Many people mistakenly believe that only married couples with children require estate plans. However, estate planning holds even greater significance for single individuals without children. The reason lies in the fact that the law establishes certain assumptions for married couples regarding financial and medical decision-making in case of incapacitation, as well as property inheritance after death. Single individuals, however, need to proactively address these matters through estate planning to ensure their wishes are respected and their assets are distributed according to their desires.

Estate Planning Considerations

Who’ll Inherit Your Assets?
It’s critical for single people to execute a will that specifies how, and to whom, their assets should be distributed when they die. Although certain types of assets can pass to your intended recipient(s) through beneficiary designations, absent a will, many types of assets will pass through the laws of intestate succession.

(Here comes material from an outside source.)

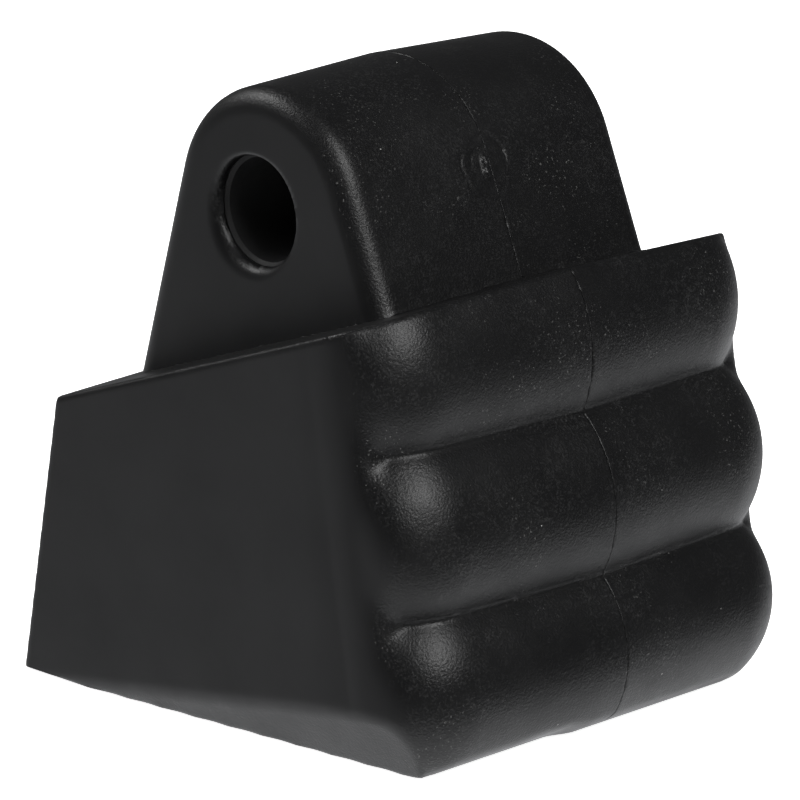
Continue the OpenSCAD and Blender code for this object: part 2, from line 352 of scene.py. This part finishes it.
def contour(field, axes):
    """Closed quad mesh of field = 0 on a rectilinear grid, with sharp edges kept."""
    grid = np.meshgrid(*axes, indexing="ij")
    d = field(*grid)
    inside = d < 0
    cells = np.array([len(a) - 1 for a in axes])
    points, owners, flips = [], [], []
    for k in range(3):
        lo, hi = [slice(None)] * 3, [slice(None)] * 3
        lo[k], hi[k] = slice(0, -1), slice(1, None)
        lo, hi = tuple(lo), tuple(hi)
        edge = np.argwhere(inside[lo] != inside[hi])
        da, db = d[lo][tuple(edge.T)], d[hi][tuple(edge.T)]
        p = np.stack([axes[m][edge[:, m]] for m in range(3)], axis=1)
        width = axes[k][edge[:, k] + 1] - axes[k][edge[:, k]]
        p[:, k] += width * da / (da - db)
        i, j = (k + 1) % 3, (k + 2) % 3
        ring = []
        for di, dj in ((0, 0), (-1, 0), (-1, -1), (0, -1)):
            c = edge.copy()
            c[:, i] += di
            c[:, j] += dj
            ring.append(np.ravel_multi_index(c.T, cells, mode="clip"))
        points.append(p)
        owners.append(np.stack(ring, axis=1))
        flips.append(db < da)
    points, owners, flips = (np.concatenate(a) for a in (points, owners, flips))
    normals = gradient(field, points)
    normals /= np.linalg.norm(normals, axis=1, keepdims=True) + 1e-12

    ids, cell = np.unique(owners, return_inverse=True)
    cell = cell.reshape(-1)
    count = np.bincount(cell)
    four = np.repeat(np.arange(len(points)), 4)

    def gather(values):
        return np.bincount(cell, weights=values[four])

    mean = np.stack([gather(points[:, k]) for k in range(3)], axis=1) / count[:, None]
    spread = np.linalg.norm([gather(normals[:, k]) for k in range(3)], axis=0) / count
    offset = np.einsum("ij,ij->i", normals[four], points[four] - mean[cell])
    lhs = np.zeros((len(ids), 3, 3))
    rhs = np.zeros((len(ids), 3))
    for a in range(3):
        rhs[:, a] = np.bincount(cell, weights=normals[four, a] * offset)
        for b in range(3):
            lhs[:, a, b] = gather(normals[:, a] * normals[:, b])
    lhs += np.eye(3) * PULL * count[:, None, None]
    vertex = mean + np.linalg.solve(lhs, rhs[:, :, None])[:, :, 0]
    corner = np.stack(np.unravel_index(ids, cells), axis=1)
    for k in range(3):
        low, high = axes[k][corner[:, k]], axes[k][corner[:, k] + 1]
        vertex[:, k] = np.clip(vertex[:, k], low, high)
    smooth = spread > FLAT
    p = mean[smooth]
    for _ in range(3):
        g = gradient(field, p)
        p = p - g * (field(*p.T) / (np.einsum("ij,ij->i", g, g) + 1e-12))[:, None]
    vertex[smooth] = p
    quads = cell.reshape(-1, 4)
    quads[flips] = quads[flips][:, ::-1]
    return vertex, quads


def steps(low, high, dense, extra=()):
    """Grid lines from low to high, closer in the dense stretch, with the extra lines put in."""
    fine = np.arange(dense[0], dense[1], FINE)
    line = np.arange(low, high + CELL, CELL)
    line = line[(line < dense[0] - CELL * 0.4) | (line > dense[1] + CELL * 0.2)]
    line = np.concatenate([line, fine])
    for e in extra:
        line = line[np.abs(line - e) > FINE * 0.5]
    return np.sort(np.concatenate([line, extra]))


def make_half(name, side, material):
    axes = [
        steps(1.3, HALF_W + 0.6, FINE_X, JOINT_LINES),
        steps(-HALF_D - MARGIN, HALF_D + MARGIN, FINE_Y),
        steps(-0.7, CROWN[1] + LUG_R + MARGIN, FINE_Z),
    ]
    vertex, quads = contour(lambda x, y, z: half(x, y, z, side), axes)
    vertex[:, 0] *= side
    if side < 0:
        quads = quads[:, ::-1]
    mesh = bpy.data.meshes.new(name)
    mesh.vertices.add(len(vertex))
    mesh.vertices.foreach_set("co", (vertex * MM).ravel())
    mesh.loops.add(quads.size)
    mesh.loops.foreach_set("vertex_index", quads.ravel().astype(np.int32))
    mesh.polygons.add(len(quads))
    mesh.polygons.foreach_set("loop_start", np.arange(0, quads.size, 4, dtype=np.int32))
    mesh.update(calc_edges=True)
    mesh.validate()
    mesh.shade_smooth()
    mesh.set_sharp_from_angle(angle=math.radians(SHARP_ANGLE))
    mesh.materials.append(material)
    obj = bpy.data.objects.new(name, mesh)
    bpy.context.scene.collection.objects.link(obj)
    return obj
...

Those laws vary from state to state, but generally they provide for assets to go to the deceased’s spouse or children. For example, the law might provide that if someone dies intestate, half of the estate goes to their spouse and half goes to the children. If you’re single with no children, however, these laws set out rules for distributing your assets to your closest relatives, such as your parents or siblings. Or, if you have no living relatives, your assets may go to the state.

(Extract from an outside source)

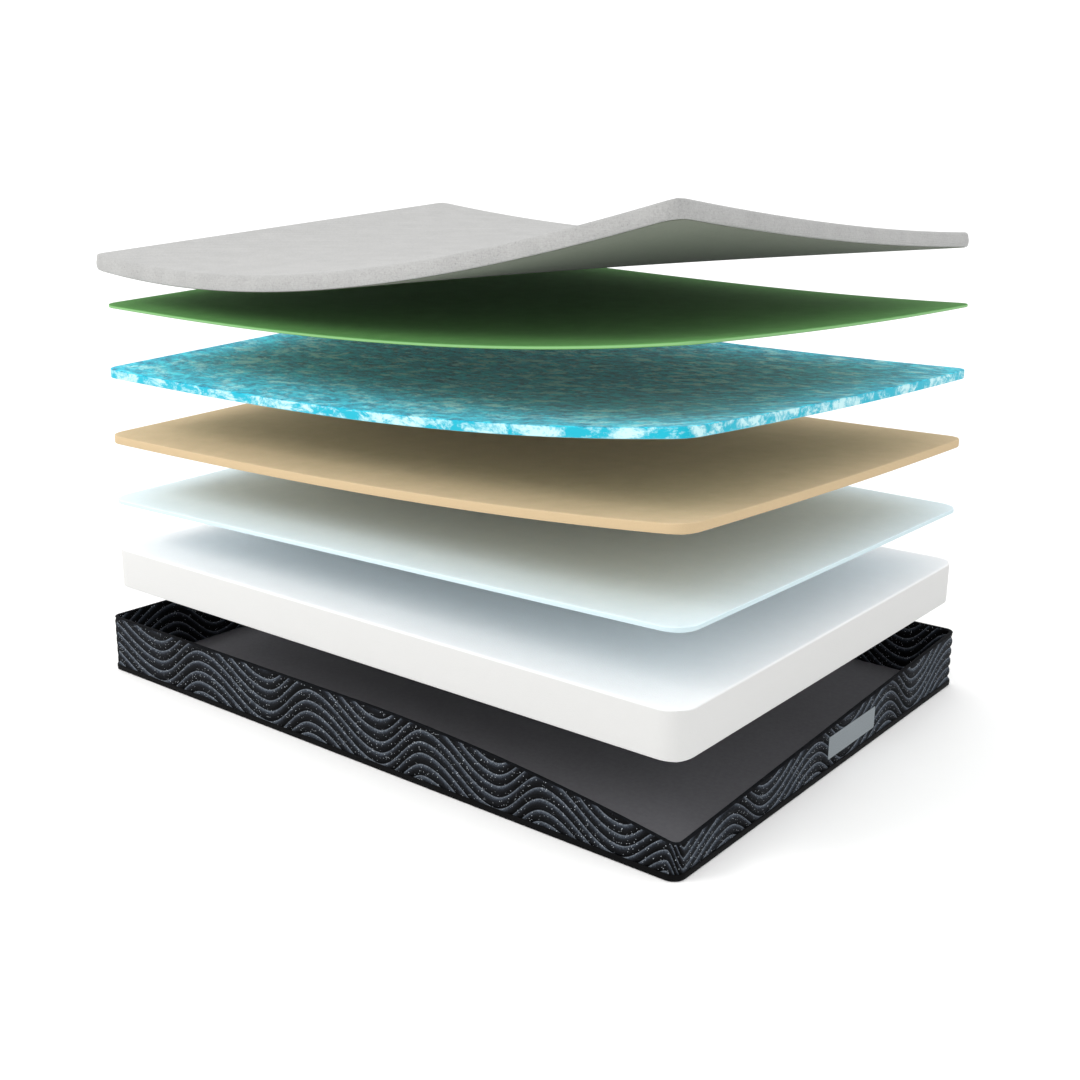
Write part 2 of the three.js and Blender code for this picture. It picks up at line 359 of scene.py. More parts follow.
def sawn_foam(name, pale, deep, painted_edge_tone, sheen):
    """Open-cell foam. pale and deep are its lightest and darkest tones; its upright edges get a tone of their
    own, painted light and shade.
    """
    material, tree, shader = new_material(name)
    place = node(tree, "ShaderNodeTexCoord").outputs["Object"]
    cells = node(
        tree, "ShaderNodeTexVoronoi", {"Vector": place, "Scale": per_mm(CELL_MM)}, feature="SMOOTH_F1"
    )
    mottle = node(
        tree,
        "ShaderNodeTexNoise",
        {"Vector": place, "Scale": per_mm(MOTTLE_MM), "Detail": 5.0, "Roughness": 0.6},
    )
    saw = node(
        tree, "ShaderNodeTexNoise", {"Vector": place, "Scale": per_mm(SAW_WAVE_MM), "Detail": 2.0}
    )
    tone = colour_steps(tree, mottle.outputs["Fac"], [(0.3, deep), (0.7, pale)])
    grain = node(
        tree,
        "ShaderNodeMix",
        {"Factor": 0.06, "A": tone, "B": cells.outputs["Color"]},
        data_type="RGBA",
        blend_type="SOFT_LIGHT",
    )
    # painted light and shade: the upright cut edges take their own tone, darker on most layers, lighter on
    # the green
    cut = node(
        tree,
        "ShaderNodeMix",
        {"Factor": upright_share(tree), "A": grain.outputs["Result"], "B": linear(painted_edge_tone)},
        data_type="RGBA",
    )
    tree.links.new(cut.outputs["Result"], shader.inputs["Base Color"])
    waves = node(
        tree, "ShaderNodeBump", {"Height": saw.outputs["Fac"], "Strength": 0.25, "Distance": 0.004}
    )
    pores = node(
        tree,
        "ShaderNodeBump",
        {
            "Height": cells.outputs["Distance"],
            "Strength": 0.35,
            "Distance": 0.0012,
            "Normal": waves.outputs["Normal"],
        },
    )
    tree.links.new(pores.outputs["Normal"], shader.inputs["Normal"])
    shader.inputs["Roughness"].default_value = 0.95
    shader.inputs["Specular IOR Level"].default_value = 0.15
    shader.inputs["Sheen Weight"].default_value = 0.05
    shader.inputs["Sheen Roughness"].default_value = 0.6
    shader.inputs["Sheen Tint"].default_value = linear(sheen)
    return material


# %% [markdown]
# ## Gel-swirl foam
# For this layer a cyan gel is stirred into white foam before it sets. The gel runs in drawn-out clouds with
# wisps of bare foam between them, and the saw cuts straight through the swirls, so the edges show the same
# clouds as the top. Two sizes of noise are layered: clouds of bare foam about 70 mm wide, and ragged tones
# in the gel about 30 mm wide. Two things here are drawing choices and not facts about the foam. The cut
# edge is given a little more white and tones of its own, which are painted light. The hidden underside is
# given hardly any cyan, so that its reflected light doesn't tint the tan foam below.


# %% Gel-swirl foam material
BARE_CLOUD_MM = 70
GEL_TONE_MM = 30
EDGE_PAINTED_LIGHT = 0.05  # how much more white a cut edge gets, as painted light
FACES_DOWN = -0.8  # a face whose normal points lower than this is on the underside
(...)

By preparing a will, you can ensure that your assets are distributed according to your wishes, whether to family, friends, or charitable organizations.

Who’ll Make Financial Decisions On Your Behalf?
It’s a good idea to sign a durable power of attorney. This document appoints someone you trust to manage your investments, pay your bills, file your tax returns, and otherwise make financial decisions should you become incapacitated.

Although the law varies from state to state, typically, without a power of attorney, a court would have to appoint someone to make these decisions on your behalf. Not only will you have no say in who the court appoints, but the process can be costly and time consuming.

Who’ll Make Medical Decisions On Your Behalf?
You should prepare a living will, a health care directive (also known as a medical power of attorney), or both to ensure that your wishes regarding medical care — particularly resuscitation and other extreme lifesaving measures — are carried out in the event you’re incapacitated. These documents also can appoint someone you trust to make medical decisions that aren’t expressly addressed.

Absent such instructions, the laws in some states allow a spouse, children, or other ‘surrogates’ to make these decisions. In the absence of a suitable surrogate, or in states without such laws, medical decisions are generally left to the judgment of health care professionals or court-appointed guardians.